- Provided data:
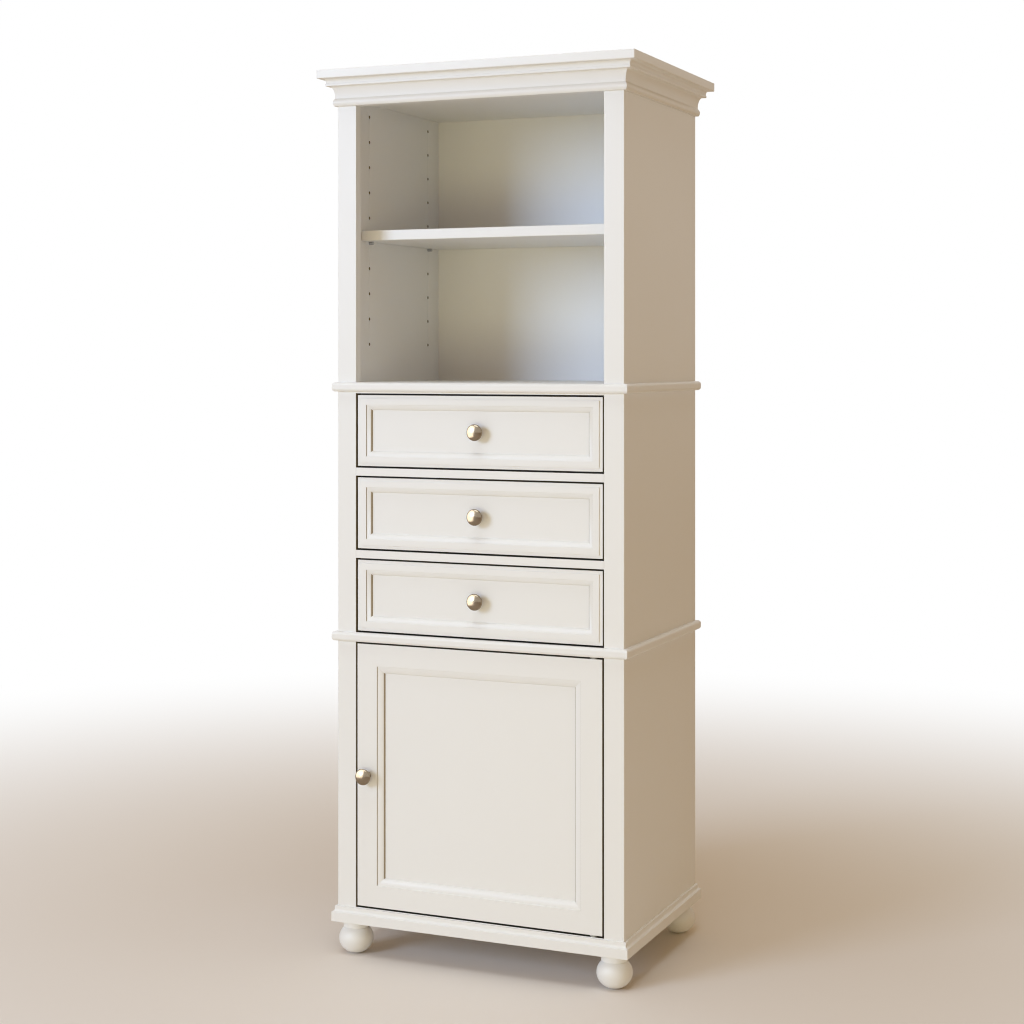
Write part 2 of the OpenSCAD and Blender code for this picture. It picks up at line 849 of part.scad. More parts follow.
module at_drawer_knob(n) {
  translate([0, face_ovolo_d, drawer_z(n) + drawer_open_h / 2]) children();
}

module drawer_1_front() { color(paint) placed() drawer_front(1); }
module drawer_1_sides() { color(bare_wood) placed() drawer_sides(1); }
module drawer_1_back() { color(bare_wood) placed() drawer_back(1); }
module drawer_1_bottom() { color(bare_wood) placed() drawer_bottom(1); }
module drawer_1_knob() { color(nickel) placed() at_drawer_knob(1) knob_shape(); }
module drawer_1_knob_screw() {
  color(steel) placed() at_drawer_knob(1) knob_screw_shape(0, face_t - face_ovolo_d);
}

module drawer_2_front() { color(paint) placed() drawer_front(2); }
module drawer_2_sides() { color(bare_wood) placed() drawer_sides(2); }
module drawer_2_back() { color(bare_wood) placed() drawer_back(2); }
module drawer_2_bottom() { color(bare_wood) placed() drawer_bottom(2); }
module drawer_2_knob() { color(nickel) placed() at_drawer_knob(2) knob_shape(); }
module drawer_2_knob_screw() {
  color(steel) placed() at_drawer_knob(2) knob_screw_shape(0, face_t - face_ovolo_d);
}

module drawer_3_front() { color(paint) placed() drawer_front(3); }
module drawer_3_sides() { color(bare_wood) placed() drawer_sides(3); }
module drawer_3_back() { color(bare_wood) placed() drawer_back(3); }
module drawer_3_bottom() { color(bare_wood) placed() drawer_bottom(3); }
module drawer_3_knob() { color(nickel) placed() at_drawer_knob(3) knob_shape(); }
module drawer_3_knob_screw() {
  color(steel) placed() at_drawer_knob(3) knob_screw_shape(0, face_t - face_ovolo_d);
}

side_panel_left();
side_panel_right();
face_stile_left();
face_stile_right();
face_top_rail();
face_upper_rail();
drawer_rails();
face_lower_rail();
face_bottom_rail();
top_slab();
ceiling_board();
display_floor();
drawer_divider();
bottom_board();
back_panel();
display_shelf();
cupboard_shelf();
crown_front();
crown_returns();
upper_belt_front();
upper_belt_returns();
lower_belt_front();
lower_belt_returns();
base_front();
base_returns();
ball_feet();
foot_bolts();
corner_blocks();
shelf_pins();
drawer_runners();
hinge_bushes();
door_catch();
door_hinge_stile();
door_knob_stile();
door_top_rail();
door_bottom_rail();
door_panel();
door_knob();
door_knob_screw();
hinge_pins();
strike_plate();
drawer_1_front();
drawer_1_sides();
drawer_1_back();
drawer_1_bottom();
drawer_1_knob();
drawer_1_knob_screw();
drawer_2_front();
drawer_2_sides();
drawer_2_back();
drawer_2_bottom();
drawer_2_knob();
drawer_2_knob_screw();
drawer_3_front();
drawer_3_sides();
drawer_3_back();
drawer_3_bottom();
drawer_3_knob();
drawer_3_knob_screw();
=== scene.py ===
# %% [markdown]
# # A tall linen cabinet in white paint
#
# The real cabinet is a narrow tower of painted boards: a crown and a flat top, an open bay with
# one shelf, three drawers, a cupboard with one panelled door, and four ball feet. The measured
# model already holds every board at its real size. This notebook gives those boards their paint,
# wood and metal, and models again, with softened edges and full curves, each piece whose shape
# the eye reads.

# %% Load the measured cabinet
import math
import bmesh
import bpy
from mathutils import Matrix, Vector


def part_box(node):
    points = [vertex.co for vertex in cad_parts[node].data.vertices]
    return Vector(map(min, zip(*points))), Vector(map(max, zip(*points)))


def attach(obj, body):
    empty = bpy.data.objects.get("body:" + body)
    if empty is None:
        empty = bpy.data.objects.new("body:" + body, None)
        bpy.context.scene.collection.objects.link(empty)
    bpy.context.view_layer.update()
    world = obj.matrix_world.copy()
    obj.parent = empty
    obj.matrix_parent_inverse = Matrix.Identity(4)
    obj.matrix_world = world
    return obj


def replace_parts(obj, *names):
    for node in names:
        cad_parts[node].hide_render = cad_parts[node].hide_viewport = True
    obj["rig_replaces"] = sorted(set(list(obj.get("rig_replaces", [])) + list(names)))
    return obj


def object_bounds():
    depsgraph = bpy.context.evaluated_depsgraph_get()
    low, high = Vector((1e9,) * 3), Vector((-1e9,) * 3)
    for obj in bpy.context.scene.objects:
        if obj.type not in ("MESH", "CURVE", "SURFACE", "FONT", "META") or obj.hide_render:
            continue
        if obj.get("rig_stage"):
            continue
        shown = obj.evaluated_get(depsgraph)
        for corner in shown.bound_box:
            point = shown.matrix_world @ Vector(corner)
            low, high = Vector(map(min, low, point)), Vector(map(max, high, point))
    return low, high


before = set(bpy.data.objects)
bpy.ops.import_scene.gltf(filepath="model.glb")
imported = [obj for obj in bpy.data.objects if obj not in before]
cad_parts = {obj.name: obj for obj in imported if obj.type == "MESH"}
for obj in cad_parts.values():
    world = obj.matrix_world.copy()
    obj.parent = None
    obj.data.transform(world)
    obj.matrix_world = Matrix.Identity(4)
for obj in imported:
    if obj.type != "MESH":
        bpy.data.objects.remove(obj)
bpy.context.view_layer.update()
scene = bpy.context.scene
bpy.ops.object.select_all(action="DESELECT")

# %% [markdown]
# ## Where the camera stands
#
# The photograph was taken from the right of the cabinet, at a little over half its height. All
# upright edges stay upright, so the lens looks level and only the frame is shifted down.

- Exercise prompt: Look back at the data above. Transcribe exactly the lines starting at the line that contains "door_knob_stile();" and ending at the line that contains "obj.matrix_world = world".

- Result below:
door_knob_stile();
door_top_rail();
door_bottom_rail();
door_panel();
door_knob();
door_knob_screw();
hinge_pins();
strike_plate();
drawer_1_front();
drawer_1_sides();
drawer_1_back();
drawer_1_bottom();
drawer_1_knob();
drawer_1_knob_screw();
drawer_2_front();
drawer_2_sides();
drawer_2_back();
drawer_2_bottom();
drawer_2_knob();
drawer_2_knob_screw();
drawer_3_front();
drawer_3_sides();
drawer_3_back();
drawer_3_bottom();
drawer_3_knob();
drawer_3_knob_screw();
=== scene.py ===
# %% [markdown]
# # A tall linen cabinet in white paint
#
# The real cabinet is a narrow tower of painted boards: a crown and a flat top, an open bay with
# one shelf, three drawers, a cupboard with one panelled door, and four ball feet. The measured
# model already holds every board at its real size. This notebook gives those boards their paint,
# wood and metal, and models again, with softened edges and full curves, each piece whose shape
# the eye reads.

# %% Load the measured cabinet
import math
import bmesh
import bpy
from mathutils import Matrix, Vector


def part_box(node):
    points = [vertex.co for vertex in cad_parts[node].data.vertices]
    return Vector(map(min, zip(*points))), Vector(map(max, zip(*points)))


def attach(obj, body):
    empty = bpy.data.objects.get("body:" + body)
    if empty is None:
        empty = bpy.data.objects.new("body:" + body, None)
        bpy.context.scene.collection.objects.link(empty)
    bpy.context.view_layer.update()
    world = obj.matrix_world.copy()
    obj.parent = empty
    obj.matrix_parent_inverse = Matrix.Identity(4)
    obj.matrix_world = world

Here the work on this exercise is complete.